-- Description of the task --
Among the entries below, please repeat exactly and only the lines from the line containing "module left_place()" to the line containing "record = json.load(file)", both lines included.

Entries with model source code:
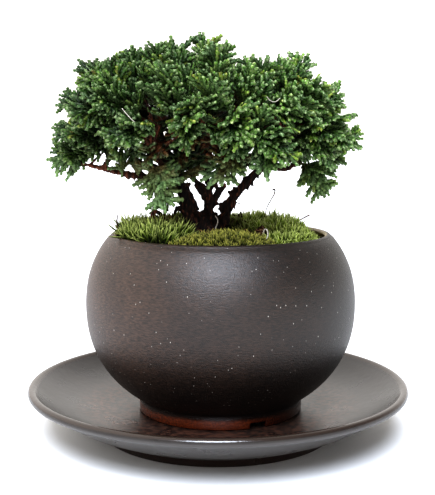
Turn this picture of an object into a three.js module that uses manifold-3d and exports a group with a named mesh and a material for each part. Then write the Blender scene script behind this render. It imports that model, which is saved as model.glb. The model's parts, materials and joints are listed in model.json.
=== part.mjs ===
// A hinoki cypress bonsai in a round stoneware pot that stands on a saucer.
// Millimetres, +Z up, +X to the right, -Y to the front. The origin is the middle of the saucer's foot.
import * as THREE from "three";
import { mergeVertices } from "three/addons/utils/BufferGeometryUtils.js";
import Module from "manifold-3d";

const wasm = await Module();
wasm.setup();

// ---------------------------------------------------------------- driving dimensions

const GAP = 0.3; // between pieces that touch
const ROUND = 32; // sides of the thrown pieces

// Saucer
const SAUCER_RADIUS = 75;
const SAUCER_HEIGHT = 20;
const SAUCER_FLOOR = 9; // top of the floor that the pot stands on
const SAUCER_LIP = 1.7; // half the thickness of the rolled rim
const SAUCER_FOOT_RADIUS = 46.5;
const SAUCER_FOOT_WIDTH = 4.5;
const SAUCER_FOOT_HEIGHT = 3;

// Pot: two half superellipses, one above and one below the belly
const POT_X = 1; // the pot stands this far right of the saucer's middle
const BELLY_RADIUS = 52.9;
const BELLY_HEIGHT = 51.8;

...

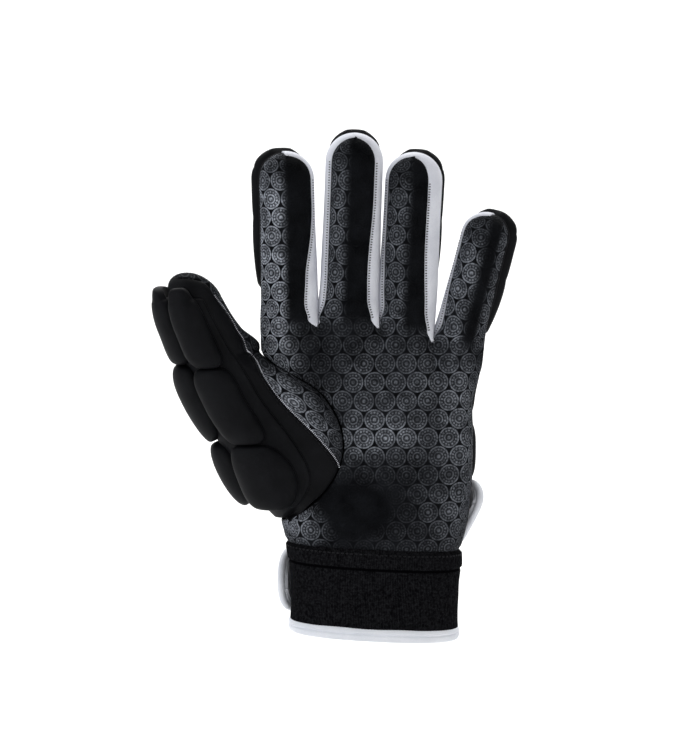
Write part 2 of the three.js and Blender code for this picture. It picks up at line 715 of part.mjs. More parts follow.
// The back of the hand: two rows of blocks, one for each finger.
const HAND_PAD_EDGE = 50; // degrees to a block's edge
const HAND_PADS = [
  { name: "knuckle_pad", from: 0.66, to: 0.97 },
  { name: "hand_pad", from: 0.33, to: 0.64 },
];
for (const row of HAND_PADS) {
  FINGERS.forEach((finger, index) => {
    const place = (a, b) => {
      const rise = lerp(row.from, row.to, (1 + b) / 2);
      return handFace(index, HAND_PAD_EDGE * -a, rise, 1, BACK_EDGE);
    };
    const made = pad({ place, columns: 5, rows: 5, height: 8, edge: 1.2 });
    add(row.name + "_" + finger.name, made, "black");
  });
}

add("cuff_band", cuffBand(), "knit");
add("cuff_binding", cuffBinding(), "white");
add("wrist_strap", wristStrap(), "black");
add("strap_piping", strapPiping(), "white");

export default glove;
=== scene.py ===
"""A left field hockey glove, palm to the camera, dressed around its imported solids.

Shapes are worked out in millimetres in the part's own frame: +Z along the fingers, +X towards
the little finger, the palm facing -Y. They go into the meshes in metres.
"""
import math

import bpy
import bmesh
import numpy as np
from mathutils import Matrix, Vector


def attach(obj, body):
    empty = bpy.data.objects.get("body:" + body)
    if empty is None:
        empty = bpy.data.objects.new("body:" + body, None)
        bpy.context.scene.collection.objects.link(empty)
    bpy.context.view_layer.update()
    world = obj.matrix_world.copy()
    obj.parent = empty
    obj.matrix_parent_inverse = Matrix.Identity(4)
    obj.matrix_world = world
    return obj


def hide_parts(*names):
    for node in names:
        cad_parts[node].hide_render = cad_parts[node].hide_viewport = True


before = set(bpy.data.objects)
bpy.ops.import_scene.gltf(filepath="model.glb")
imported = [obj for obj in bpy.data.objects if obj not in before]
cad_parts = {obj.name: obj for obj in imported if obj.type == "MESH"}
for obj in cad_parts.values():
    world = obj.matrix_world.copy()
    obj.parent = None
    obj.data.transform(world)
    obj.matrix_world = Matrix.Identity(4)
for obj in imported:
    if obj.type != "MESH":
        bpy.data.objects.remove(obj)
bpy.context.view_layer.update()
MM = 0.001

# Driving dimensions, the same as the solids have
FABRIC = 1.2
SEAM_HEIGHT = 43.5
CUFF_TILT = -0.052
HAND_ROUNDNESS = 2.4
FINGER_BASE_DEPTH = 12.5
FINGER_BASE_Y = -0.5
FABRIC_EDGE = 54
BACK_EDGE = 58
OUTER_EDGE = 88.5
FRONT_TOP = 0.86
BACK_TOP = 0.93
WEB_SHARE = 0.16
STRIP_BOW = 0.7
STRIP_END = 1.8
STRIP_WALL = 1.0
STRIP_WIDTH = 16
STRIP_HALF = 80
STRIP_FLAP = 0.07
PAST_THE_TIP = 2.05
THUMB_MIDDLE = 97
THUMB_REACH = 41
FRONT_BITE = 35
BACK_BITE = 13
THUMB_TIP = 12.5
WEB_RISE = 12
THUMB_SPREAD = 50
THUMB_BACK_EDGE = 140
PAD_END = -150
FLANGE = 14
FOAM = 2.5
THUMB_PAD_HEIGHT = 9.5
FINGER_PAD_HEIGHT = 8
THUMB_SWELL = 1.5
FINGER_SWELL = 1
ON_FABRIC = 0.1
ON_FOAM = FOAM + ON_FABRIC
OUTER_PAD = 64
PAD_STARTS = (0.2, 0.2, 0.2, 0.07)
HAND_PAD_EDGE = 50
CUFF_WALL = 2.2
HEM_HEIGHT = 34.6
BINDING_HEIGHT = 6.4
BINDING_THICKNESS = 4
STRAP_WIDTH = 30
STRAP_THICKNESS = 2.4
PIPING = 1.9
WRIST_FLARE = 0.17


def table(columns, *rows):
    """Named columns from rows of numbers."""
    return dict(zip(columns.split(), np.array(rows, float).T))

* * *

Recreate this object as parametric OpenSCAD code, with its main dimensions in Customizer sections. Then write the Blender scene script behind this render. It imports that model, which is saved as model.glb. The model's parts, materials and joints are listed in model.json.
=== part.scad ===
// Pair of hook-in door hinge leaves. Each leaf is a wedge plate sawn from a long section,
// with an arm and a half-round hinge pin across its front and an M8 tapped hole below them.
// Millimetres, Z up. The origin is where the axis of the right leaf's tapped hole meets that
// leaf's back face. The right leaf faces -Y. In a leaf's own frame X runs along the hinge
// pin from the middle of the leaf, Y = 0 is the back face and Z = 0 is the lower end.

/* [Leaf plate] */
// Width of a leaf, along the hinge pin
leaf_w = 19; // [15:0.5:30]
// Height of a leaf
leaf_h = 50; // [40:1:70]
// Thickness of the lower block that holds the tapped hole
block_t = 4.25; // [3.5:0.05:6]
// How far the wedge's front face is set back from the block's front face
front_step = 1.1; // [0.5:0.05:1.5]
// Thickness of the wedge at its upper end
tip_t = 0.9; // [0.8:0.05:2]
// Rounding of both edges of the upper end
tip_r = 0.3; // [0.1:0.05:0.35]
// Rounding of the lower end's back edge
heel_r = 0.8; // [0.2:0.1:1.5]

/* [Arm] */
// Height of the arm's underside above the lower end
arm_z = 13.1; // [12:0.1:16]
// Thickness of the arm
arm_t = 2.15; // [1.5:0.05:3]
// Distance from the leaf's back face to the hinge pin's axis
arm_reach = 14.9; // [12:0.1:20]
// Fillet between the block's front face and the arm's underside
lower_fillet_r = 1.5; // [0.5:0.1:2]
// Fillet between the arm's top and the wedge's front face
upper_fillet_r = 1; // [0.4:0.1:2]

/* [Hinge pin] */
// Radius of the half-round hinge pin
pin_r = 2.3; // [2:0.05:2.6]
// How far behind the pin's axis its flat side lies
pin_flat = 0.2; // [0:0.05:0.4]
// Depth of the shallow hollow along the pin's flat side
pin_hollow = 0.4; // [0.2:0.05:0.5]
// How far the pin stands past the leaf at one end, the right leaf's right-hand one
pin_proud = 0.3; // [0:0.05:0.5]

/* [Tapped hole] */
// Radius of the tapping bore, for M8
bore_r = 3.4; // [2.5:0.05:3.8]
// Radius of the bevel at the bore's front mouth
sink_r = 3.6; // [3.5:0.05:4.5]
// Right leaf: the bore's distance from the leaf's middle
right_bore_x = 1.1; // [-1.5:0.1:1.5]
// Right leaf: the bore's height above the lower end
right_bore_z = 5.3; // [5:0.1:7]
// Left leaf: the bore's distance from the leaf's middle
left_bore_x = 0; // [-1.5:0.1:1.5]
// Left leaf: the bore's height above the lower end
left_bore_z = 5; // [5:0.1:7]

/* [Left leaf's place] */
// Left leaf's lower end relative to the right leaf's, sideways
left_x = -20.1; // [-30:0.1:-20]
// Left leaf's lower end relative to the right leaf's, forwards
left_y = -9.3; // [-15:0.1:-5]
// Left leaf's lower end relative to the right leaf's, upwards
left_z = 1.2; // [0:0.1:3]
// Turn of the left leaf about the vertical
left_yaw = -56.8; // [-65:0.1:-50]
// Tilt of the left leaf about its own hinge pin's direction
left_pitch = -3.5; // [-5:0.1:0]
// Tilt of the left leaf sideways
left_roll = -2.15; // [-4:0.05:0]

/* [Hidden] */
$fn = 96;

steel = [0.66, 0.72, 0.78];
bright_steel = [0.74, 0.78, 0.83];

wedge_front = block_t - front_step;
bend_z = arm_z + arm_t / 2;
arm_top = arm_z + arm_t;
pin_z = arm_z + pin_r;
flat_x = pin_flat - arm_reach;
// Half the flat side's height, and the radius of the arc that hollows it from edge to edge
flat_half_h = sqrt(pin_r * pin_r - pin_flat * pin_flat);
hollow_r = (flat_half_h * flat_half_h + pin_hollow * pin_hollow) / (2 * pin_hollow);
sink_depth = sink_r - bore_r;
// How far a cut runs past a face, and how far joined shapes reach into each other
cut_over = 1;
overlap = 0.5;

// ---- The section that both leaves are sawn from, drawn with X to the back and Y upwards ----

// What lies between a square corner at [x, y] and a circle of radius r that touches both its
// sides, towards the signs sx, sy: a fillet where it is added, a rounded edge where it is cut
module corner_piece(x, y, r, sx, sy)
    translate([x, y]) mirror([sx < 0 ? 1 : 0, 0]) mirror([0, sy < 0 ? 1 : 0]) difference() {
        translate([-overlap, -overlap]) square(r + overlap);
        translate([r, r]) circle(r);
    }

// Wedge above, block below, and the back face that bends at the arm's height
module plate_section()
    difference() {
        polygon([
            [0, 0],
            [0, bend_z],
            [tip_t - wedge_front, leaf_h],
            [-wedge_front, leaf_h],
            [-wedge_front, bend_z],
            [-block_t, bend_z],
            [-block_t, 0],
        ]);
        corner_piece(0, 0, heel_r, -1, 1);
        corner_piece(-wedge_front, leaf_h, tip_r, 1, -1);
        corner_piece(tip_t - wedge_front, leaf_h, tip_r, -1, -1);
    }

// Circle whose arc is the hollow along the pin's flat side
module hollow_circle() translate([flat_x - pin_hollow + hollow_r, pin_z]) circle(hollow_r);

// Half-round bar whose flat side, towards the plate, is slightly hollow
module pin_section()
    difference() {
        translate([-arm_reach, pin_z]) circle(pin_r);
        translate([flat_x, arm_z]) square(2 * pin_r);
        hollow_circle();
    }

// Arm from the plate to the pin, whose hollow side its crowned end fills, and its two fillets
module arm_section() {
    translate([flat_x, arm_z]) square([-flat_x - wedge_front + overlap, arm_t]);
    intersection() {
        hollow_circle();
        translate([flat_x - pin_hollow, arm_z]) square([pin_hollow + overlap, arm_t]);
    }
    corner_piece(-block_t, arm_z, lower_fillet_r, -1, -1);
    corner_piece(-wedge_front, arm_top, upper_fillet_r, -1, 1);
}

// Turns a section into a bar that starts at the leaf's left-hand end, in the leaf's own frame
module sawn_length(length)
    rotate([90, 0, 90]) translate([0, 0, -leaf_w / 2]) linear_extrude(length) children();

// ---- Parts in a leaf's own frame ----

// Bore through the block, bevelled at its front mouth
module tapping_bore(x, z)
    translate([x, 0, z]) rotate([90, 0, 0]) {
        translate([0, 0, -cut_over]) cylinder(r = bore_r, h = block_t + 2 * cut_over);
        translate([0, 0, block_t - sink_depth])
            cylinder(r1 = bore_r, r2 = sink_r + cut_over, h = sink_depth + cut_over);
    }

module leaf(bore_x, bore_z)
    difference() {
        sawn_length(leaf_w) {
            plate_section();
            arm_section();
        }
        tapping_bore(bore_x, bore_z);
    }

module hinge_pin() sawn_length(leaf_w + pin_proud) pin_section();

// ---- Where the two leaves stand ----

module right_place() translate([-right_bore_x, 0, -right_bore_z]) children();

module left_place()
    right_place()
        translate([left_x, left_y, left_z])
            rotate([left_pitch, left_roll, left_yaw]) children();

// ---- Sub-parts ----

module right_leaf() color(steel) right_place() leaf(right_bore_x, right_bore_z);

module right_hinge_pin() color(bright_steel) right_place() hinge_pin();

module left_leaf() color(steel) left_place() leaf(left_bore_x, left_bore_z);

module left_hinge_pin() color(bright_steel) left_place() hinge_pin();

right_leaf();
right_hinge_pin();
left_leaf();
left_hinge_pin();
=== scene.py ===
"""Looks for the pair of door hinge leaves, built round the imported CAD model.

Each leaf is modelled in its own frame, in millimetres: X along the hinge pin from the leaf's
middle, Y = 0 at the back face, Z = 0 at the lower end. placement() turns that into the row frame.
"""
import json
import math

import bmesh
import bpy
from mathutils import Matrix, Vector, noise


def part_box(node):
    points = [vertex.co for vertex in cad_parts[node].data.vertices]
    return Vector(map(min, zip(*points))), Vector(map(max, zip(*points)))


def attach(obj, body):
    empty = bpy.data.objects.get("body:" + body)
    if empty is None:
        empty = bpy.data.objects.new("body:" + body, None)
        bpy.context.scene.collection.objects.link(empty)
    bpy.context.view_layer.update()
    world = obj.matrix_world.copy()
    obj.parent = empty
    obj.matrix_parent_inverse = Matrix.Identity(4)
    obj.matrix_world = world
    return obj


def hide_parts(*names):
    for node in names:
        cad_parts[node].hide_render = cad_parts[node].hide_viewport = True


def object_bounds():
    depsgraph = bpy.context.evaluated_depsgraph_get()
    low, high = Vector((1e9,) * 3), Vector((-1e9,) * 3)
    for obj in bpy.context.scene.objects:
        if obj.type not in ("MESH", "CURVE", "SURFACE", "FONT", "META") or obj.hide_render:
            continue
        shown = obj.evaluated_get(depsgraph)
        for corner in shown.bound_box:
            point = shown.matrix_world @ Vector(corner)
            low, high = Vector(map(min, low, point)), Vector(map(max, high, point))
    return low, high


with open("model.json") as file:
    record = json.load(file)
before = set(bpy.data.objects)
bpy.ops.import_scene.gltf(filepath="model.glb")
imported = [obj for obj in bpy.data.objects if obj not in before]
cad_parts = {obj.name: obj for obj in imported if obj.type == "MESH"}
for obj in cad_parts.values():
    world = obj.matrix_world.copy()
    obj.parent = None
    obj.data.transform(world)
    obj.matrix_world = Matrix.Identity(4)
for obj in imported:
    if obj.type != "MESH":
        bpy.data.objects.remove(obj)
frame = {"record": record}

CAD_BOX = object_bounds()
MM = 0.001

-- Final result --
module left_place()
    right_place()
        translate([left_x, left_y, left_z])
            rotate([left_pitch, left_roll, left_yaw]) children();

// ---- Sub-parts ----

module right_leaf() color(steel) right_place() leaf(right_bore_x, right_bore_z);

module right_hinge_pin() color(bright_steel) right_place() hinge_pin();

module left_leaf() color(steel) left_place() leaf(left_bore_x, left_bore_z);

module left_hinge_pin() color(bright_steel) left_place() hinge_pin();

right_leaf();
right_hinge_pin();
left_leaf();
left_hinge_pin();
=== scene.py ===
"""Looks for the pair of door hinge leaves, built round the imported CAD model.

Each leaf is modelled in its own frame, in millimetres: X along the hinge pin from the leaf's
middle, Y = 0 at the back face, Z = 0 at the lower end. placement() turns that into the row frame.
"""
import json
import math

import bmesh
import bpy
from mathutils import Matrix, Vector, noise


def part_box(node):
    points = [vertex.co for vertex in cad_parts[node].data.vertices]
    return Vector(map(min, zip(*points))), Vector(map(max, zip(*points)))


def attach(obj, body):
    empty = bpy.data.objects.get("body:" + body)
    if empty is None:
        empty = bpy.data.objects.new("body:" + body, None)
        bpy.context.scene.collection.objects.link(empty)
    bpy.context.view_layer.update()
    world = obj.matrix_world.copy()
    obj.parent = empty
    obj.matrix_parent_inverse = Matrix.Identity(4)
    obj.matrix_world = world
    return obj


def hide_parts(*names):
    for node in names:
        cad_parts[node].hide_render = cad_parts[node].hide_viewport = True


def object_bounds():
    depsgraph = bpy.context.evaluated_depsgraph_get()
    low, high = Vector((1e9,) * 3), Vector((-1e9,) * 3)
    for obj in bpy.context.scene.objects:
        if obj.type not in ("MESH", "CURVE", "SURFACE", "FONT", "META") or obj.hide_render:
            continue
        shown = obj.evaluated_get(depsgraph)
        for corner in shown.bound_box:
            point = shown.matrix_world @ Vector(corner)
            low, high = Vector(map(min, low, point)), Vector(map(max, high, point))
    return low, high


with open("model.json") as file:
    record = json.load(file)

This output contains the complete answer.